### WRITTEN PROBLEM
Output every line below without omitting or altering anything.

### RECORDED DATA
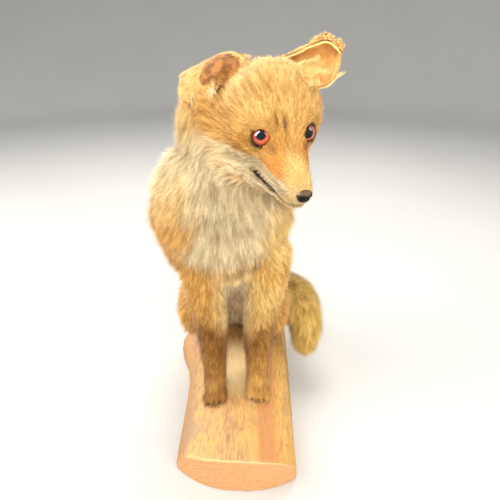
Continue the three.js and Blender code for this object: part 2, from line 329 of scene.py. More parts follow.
class Finish:
    """One material, and short ways to add its nodes. Colours are written as RRGGBB."""

    def __init__(self, name, roughness, specular, **settings):
        self.material = bpy.data.materials.new(name)
        self.material.use_nodes = True
        self.tree = self.material.node_tree
        self.shader = self.tree.nodes["Principled BSDF"]
        settings.update({"Roughness": roughness, "Specular IOR Level": specular})
        for key, value in settings.items():
            self.shader.inputs[key.replace("_", " ")].default_value = value

    def add(self, kind, links=(), **settings):
        node = self.tree.nodes.new("ShaderNode" + kind)
        for key, value in settings.items():
            setattr(node, key, value)
        for key, value in dict(links).items():
            self.feed(node.inputs[key], value)
        return node

    def feed(self, socket, value):
        if isinstance(value, bpy.types.NodeSocket):
            self.tree.links.new(value, socket)
        else:
            socket.default_value = tint(value) if isinstance(value, str) else value

    def read(self, name, output="Fac"):
        return self.add("Attribute", attribute_name=name).outputs[output]

    def place(self):
        return self.add("TexCoord").outputs["Object"]

    def noise(self, source, scale, detail=4.0, roughness=0.55):
        links = {"Vector": source, "Scale": scale, "Detail": detail, "Roughness": roughness}
        return self.add("TexNoise", links).outputs["Fac"]

    def drawn_noise(self, source, scales, detail, roughness=0.55):
        """Noise with its own scale along each axis."""
        drawn = self.add("Mapping", {"Vector": source, "Scale": scales}).outputs[0]
        return self.noise(drawn, 1.0, detail, roughness)

    def sum(self, operation, *values):
        return self.add("Math", {at: values[at] if at < len(values) else 0.0 for at in range(3)},
                        operation=operation).outputs[0]

    def times(self, first, second):
        return self.sum("MULTIPLY", first, second)

    def span(self, value, low, high, start=0.0, end=1.0):
        """Maps a value's range low..high smoothly on start..end."""
        links = {"Value": value, "From Min": low, "From Max": high, "To Min": start, "To Max": end}
        return self.add("MapRange", links, interpolation_type="SMOOTHSTEP").outputs["Result"]

    def blend(self, share, first, second):
        node = self.add("Mix", data_type="RGBA", blend_type="MIX")
        for key, value in (("Factor", share), (6, first), (7, second)):
            self.feed(node.inputs[key], value)
        return node.outputs[2]

    def fade(self, value, low, high, first, second):
        """From the first colour to the second, as the value goes from low to high."""
        return self.blend(self.span(value, low, high), first, second)

    def shade(self, colour, strength):
        """Multiplies a colour by a number."""
        return self.add("VectorMath", {0: colour, "Scale": strength}, operation="SCALE").outputs[0]

    def end(self, colour, height=None, strength=0, distance=0):
        """Sets the colour and any relief, whose depth is in millimetres."""
        self.feed(self.shader.inputs["Base Color"], colour)
        if height is not None:
            links = {"Height": height, "Strength": strength, "Distance": distance * MM}
            self.feed(self.shader.inputs["Normal"], self.add("Bump", links).outputs[0])
        return self.material


# Each marking is laid over those before it: (attribute, lower colour, upper colour).
MARKINGS = (
    ("pale", "D6A65A", "F5D286"),
    ("cream", "CEB084", "EEDAAE"),
    ("warm", "C6752A", "DC923C"),
    ("sock", "6E421C", "A47030"),
    ("toe", "BC8440", "E6B466"),
    ("khaki", "C49C4E", "EEC874"),
    ("dusk", "3B2412", "5A3A20"),
)
COAT_LOW, COAT_HIGH = "B2762E", "E5B062"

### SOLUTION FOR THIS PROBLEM
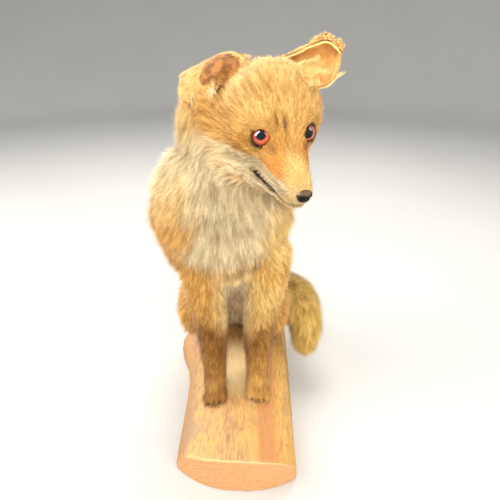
Continue the three.js and Blender code for this object: part 2, from line 329 of scene.py. More parts follow.
class Finish:
    """One material, and short ways to add its nodes. Colours are written as RRGGBB."""

    def __init__(self, name, roughness, specular, **settings):
        self.material = bpy.data.materials.new(name)
        self.material.use_nodes = True
        self.tree = self.material.node_tree
        self.shader = self.tree.nodes["Principled BSDF"]
        settings.update({"Roughness": roughness, "Specular IOR Level": specular})
        for key, value in settings.items():
            self.shader.inputs[key.replace("_", " ")].default_value = value

    def add(self, kind, links=(), **settings):
        node = self.tree.nodes.new("ShaderNode" + kind)
        for key, value in settings.items():
            setattr(node, key, value)
        for key, value in dict(links).items():
            self.feed(node.inputs[key], value)
        return node

    def feed(self, socket, value):
        if isinstance(value, bpy.types.NodeSocket):
            self.tree.links.new(value, socket)
        else:
            socket.default_value = tint(value) if isinstance(value, str) else value

    def read(self, name, output="Fac"):
        return self.add("Attribute", attribute_name=name).outputs[output]

    def place(self):
        return self.add("TexCoord").outputs["Object"]

    def noise(self, source, scale, detail=4.0, roughness=0.55):
        links = {"Vector": source, "Scale": scale, "Detail": detail, "Roughness": roughness}
        return self.add("TexNoise", links).outputs["Fac"]

    def drawn_noise(self, source, scales, detail, roughness=0.55):
        """Noise with its own scale along each axis."""
        drawn = self.add("Mapping", {"Vector": source, "Scale": scales}).outputs[0]
        return self.noise(drawn, 1.0, detail, roughness)

    def sum(self, operation, *values):
        return self.add("Math", {at: values[at] if at < len(values) else 0.0 for at in range(3)},
                        operation=operation).outputs[0]

    def times(self, first, second):
        return self.sum("MULTIPLY", first, second)

    def span(self, value, low, high, start=0.0, end=1.0):
        """Maps a value's range low..high smoothly on start..end."""
        links = {"Value": value, "From Min": low, "From Max": high, "To Min": start, "To Max": end}
        return self.add("MapRange", links, interpolation_type="SMOOTHSTEP").outputs["Result"]

    def blend(self, share, first, second):
        node = self.add("Mix", data_type="RGBA", blend_type="MIX")
        for key, value in (("Factor", share), (6, first), (7, second)):
            self.feed(node.inputs[key], value)
        return node.outputs[2]

    def fade(self, value, low, high, first, second):
        """From the first colour to the second, as the value goes from low to high."""
        return self.blend(self.span(value, low, high), first, second)

    def shade(self, colour, strength):
        """Multiplies a colour by a number."""
        return self.add("VectorMath", {0: colour, "Scale": strength}, operation="SCALE").outputs[0]

    def end(self, colour, height=None, strength=0, distance=0):
        """Sets the colour and any relief, whose depth is in millimetres."""
        self.feed(self.shader.inputs["Base Color"], colour)
        if height is not None:
            links = {"Height": height, "Strength": strength, "Distance": distance * MM}
            self.feed(self.shader.inputs["Normal"], self.add("Bump", links).outputs[0])
        return self.material


# Each marking is laid over those before it: (attribute, lower colour, upper colour).
MARKINGS = (
    ("pale", "D6A65A", "F5D286"),
    ("cream", "CEB084", "EEDAAE"),
    ("warm", "C6752A", "DC923C"),
    ("sock", "6E421C", "A47030"),
    ("toe", "BC8440", "E6B466"),
    ("khaki", "C49C4E", "EEC874"),
    ("dusk", "3B2412", "5A3A20"),
)
COAT_LOW, COAT_HIGH = "B2762E", "E5B062"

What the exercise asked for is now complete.